Given exercise: Everything from the line containing "The FreeCAD and" down to the line containing "finish(put(body, 0, 0, 0, turn=S.boot_azimuth" is to be returned exactly; include both boundary lines and leave out all others.

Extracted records
[start]
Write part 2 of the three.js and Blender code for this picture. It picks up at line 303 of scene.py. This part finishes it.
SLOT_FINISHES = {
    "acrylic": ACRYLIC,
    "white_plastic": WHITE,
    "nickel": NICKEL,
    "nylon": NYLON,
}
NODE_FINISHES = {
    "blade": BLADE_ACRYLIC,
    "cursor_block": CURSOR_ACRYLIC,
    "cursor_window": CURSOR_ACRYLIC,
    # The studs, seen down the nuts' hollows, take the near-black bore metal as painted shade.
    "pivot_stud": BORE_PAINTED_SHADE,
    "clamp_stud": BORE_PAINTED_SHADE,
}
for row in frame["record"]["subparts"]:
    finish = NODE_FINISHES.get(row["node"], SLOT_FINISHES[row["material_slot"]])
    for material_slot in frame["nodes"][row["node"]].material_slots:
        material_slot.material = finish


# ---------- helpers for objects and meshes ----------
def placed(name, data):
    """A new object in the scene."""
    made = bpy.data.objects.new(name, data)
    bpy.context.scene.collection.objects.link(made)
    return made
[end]
[start]
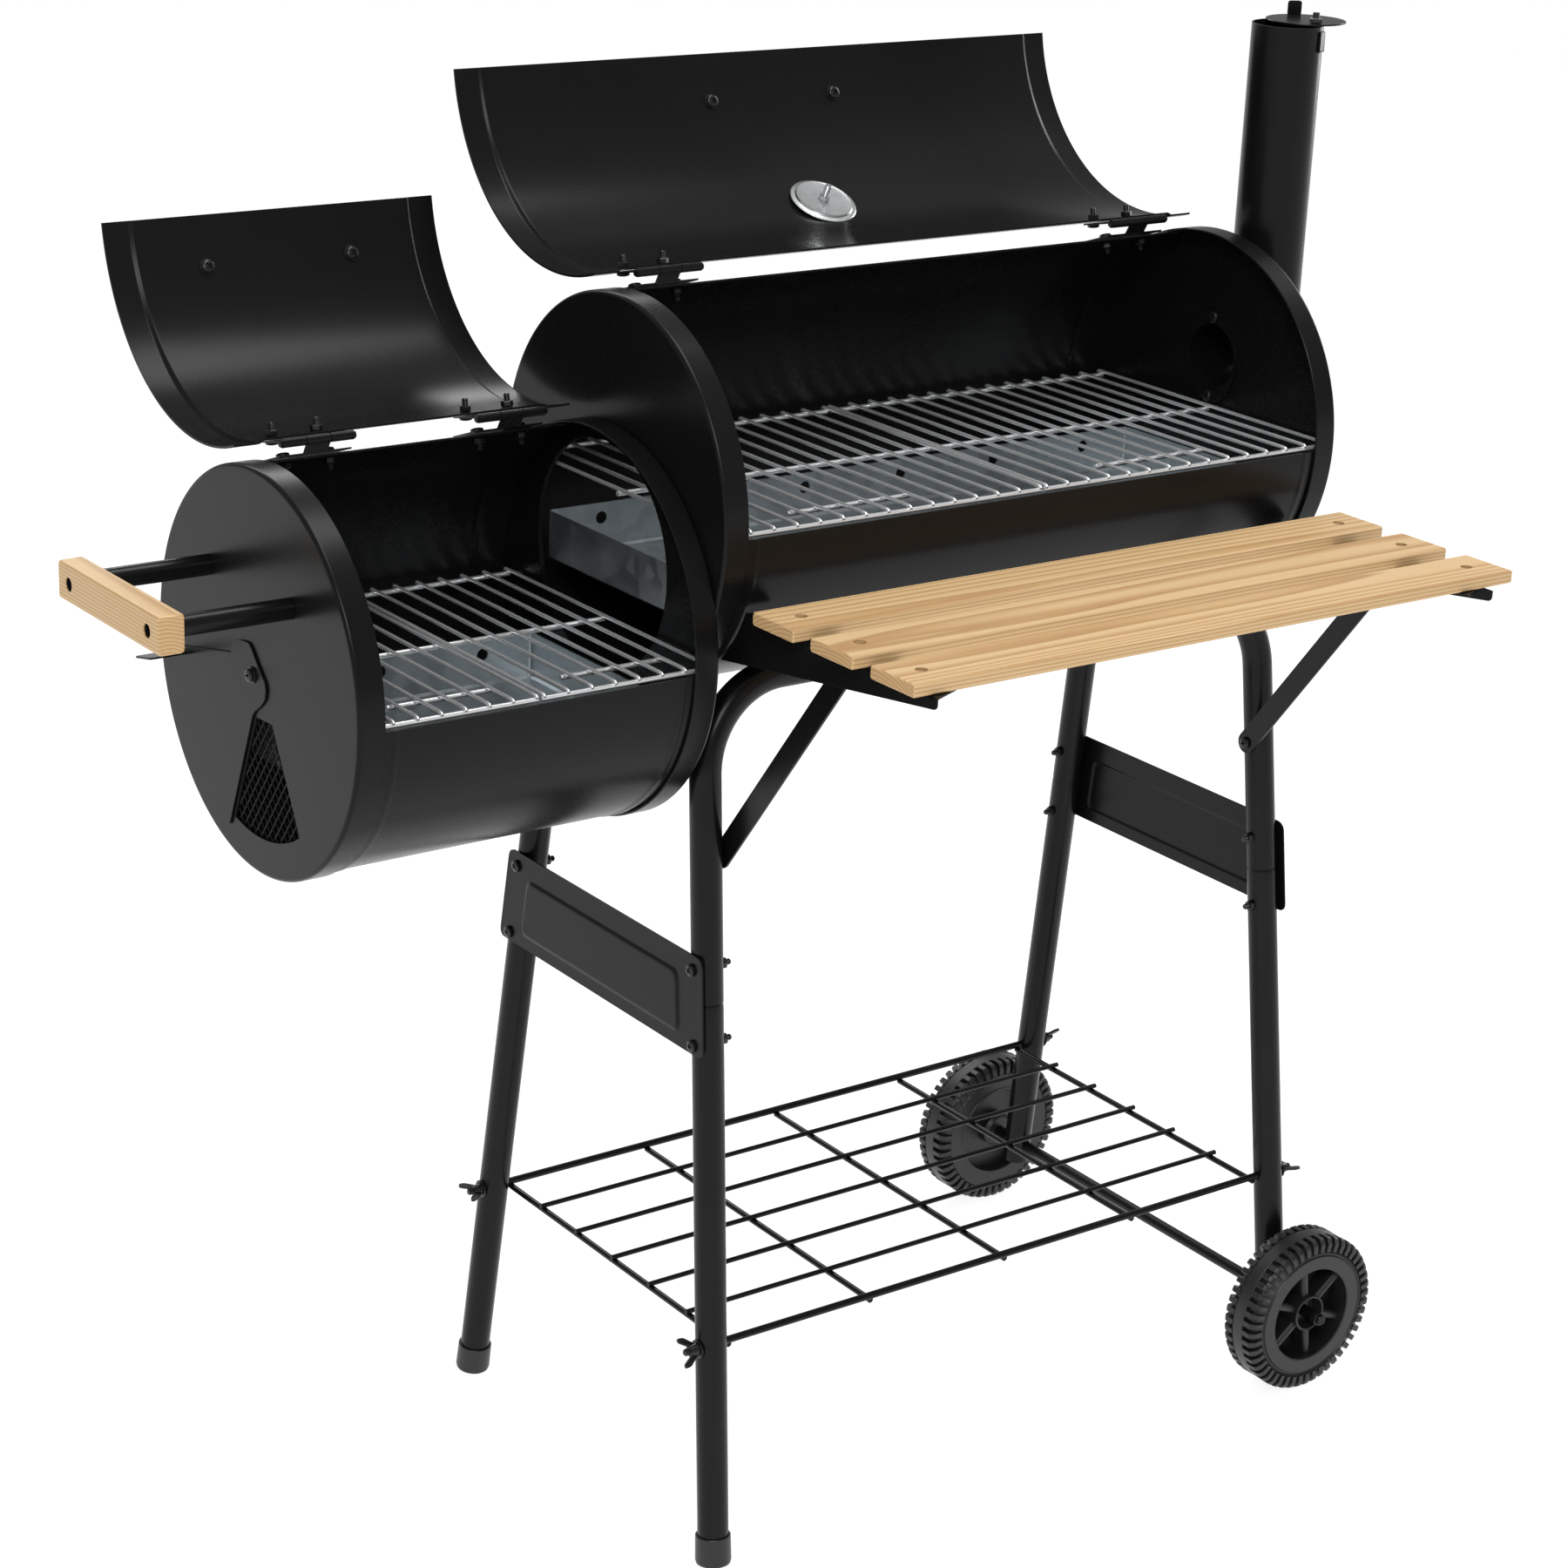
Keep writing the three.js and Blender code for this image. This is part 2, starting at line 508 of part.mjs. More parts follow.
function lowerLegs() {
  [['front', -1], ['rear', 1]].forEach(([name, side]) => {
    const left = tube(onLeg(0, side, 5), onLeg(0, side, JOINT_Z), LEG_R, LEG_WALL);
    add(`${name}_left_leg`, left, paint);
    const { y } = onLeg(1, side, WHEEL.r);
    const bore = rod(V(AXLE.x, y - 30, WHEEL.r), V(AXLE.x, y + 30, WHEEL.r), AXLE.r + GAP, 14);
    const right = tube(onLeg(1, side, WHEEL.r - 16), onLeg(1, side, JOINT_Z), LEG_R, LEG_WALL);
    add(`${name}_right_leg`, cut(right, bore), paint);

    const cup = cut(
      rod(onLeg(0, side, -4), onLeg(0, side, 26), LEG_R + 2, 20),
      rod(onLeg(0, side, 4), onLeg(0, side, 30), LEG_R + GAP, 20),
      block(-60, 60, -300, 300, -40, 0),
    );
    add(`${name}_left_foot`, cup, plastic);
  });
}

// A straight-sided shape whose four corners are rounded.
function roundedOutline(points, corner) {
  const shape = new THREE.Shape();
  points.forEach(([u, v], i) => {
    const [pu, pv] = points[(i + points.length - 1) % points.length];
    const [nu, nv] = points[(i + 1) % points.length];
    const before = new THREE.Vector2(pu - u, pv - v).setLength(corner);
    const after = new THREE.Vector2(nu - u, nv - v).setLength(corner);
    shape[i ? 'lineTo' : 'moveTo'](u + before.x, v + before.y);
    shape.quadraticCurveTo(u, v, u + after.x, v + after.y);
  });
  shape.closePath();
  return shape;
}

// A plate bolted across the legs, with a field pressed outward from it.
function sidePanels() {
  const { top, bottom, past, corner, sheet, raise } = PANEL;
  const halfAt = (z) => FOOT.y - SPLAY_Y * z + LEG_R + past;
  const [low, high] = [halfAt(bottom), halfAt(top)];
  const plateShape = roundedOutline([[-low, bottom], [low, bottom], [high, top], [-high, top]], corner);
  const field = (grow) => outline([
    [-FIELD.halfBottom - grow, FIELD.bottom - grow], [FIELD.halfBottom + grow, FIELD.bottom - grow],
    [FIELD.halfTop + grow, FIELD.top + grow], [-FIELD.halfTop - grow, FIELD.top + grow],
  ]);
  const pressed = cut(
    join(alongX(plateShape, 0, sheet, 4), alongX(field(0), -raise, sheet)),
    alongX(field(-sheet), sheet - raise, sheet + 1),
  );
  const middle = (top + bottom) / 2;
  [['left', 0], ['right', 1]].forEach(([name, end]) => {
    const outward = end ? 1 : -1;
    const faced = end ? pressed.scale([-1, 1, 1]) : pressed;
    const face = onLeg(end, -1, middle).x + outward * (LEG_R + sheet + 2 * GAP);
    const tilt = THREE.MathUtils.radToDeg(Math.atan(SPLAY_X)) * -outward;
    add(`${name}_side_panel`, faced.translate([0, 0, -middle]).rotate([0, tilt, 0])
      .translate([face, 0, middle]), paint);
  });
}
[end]
[start]
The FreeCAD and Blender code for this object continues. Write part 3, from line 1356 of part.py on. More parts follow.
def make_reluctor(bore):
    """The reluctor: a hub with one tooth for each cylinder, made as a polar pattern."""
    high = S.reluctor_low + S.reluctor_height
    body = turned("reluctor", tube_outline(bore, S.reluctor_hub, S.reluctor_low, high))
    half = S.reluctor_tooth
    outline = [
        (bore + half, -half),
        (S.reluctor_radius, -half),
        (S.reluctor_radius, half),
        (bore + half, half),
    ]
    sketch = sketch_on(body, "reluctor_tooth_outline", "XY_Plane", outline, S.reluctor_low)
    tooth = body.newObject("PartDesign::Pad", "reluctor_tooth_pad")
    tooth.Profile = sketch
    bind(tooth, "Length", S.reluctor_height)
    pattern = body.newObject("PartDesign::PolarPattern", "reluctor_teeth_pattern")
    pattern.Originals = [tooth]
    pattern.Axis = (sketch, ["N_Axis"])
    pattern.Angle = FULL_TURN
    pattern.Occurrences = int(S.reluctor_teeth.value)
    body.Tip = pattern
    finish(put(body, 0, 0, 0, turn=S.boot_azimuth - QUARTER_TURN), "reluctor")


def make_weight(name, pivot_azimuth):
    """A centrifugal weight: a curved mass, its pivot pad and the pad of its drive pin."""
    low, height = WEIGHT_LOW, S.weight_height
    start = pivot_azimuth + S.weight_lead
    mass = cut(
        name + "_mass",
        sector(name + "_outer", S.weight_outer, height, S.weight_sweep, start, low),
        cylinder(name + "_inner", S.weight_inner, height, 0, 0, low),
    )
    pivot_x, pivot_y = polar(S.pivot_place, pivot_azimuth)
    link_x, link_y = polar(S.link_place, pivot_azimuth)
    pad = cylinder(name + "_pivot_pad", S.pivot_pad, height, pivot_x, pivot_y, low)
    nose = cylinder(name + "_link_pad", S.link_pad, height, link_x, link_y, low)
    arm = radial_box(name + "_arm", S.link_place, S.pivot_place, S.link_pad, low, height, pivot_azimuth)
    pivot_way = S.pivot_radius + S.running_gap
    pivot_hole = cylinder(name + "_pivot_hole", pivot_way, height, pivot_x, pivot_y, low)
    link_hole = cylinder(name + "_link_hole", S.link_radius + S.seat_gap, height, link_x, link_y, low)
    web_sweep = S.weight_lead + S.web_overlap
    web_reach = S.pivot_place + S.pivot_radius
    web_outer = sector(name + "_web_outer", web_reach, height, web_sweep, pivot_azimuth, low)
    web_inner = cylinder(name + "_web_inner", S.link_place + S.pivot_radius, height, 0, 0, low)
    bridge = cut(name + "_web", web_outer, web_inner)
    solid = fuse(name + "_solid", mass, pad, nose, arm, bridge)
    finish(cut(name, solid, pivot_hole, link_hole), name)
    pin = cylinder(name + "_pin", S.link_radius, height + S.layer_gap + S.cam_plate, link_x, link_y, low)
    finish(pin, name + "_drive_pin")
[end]
Expected output:
The FreeCAD and Blender code for this object continues. Write part 3, from line 1356 of part.py on. More parts follow.
def make_reluctor(bore):
    """The reluctor: a hub with one tooth for each cylinder, made as a polar pattern."""
    high = S.reluctor_low + S.reluctor_height
    body = turned("reluctor", tube_outline(bore, S.reluctor_hub, S.reluctor_low, high))
    half = S.reluctor_tooth
    outline = [
        (bore + half, -half),
        (S.reluctor_radius, -half),
        (S.reluctor_radius, half),
        (bore + half, half),
    ]
    sketch = sketch_on(body, "reluctor_tooth_outline", "XY_Plane", outline, S.reluctor_low)
    tooth = body.newObject("PartDesign::Pad", "reluctor_tooth_pad")
    tooth.Profile = sketch
    bind(tooth, "Length", S.reluctor_height)
    pattern = body.newObject("PartDesign::PolarPattern", "reluctor_teeth_pattern")
    pattern.Originals = [tooth]
    pattern.Axis = (sketch, ["N_Axis"])
    pattern.Angle = FULL_TURN
    pattern.Occurrences = int(S.reluctor_teeth.value)
    body.Tip = pattern
    finish(put(body, 0, 0, 0, turn=S.boot_azimuth - QUARTER_TURN), "reluctor")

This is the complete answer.